At its peak, Nutrimetics had more than 100,000 consultants – overwhelmingly women – travelling around Australia selling its range of skincare products.
“We’d give them a new car every two years, back then for many of those families that was their first family car. It gave women an opportunity to earn an income and still run their home,” Imelda Roche told PS.
Roche was working as a sales representative for Kellogg’s when he first met Imelda, who was training cash register operators at a new grocery store in Canberra during the early 1950s.
“I thought he was a very impressive man back then, and we agreed to meet up back in Sydney,” Imelda said. “He asked me how old I was. I said 23, and he said he was too. It was only when we married I discovered he was actually two years younger than me. The family has long joked I was the original cougar, to which I tell them he needed my wisdom.
“But in all seriousness, I really think Bill was ahead of his time when it comes to his male peers in that era and working with women. He was able to work with his wife successfully. We allowed each other to focus on what we were good at, rather than second-guessing each other. I became the public face of Nutrimetics, and he ran the backend.
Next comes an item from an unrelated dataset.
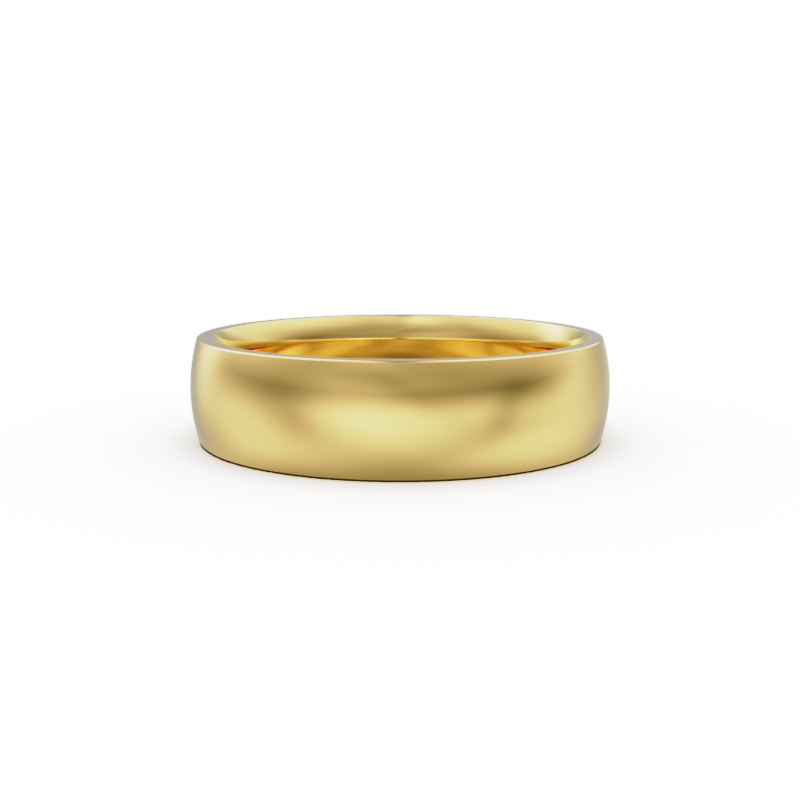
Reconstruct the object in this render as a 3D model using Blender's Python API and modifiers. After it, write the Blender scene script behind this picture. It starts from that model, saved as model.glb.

Other couples would tell us they wouldn’t be able to do a garage sale together, but for us it was a seamless working relationship, even as husband and wife.”
After establishing Nutrimetics in Australia in 1968, they sold the skincare and cosmetics company to Sara Lee in 1997.
The couple also own Roche Group, a property development company that includes Roche Estate, Hunter Valley Gardens and Harrigan’s Irish Pub in Pokolbin.
The Roches have four children and 13 grandchildren.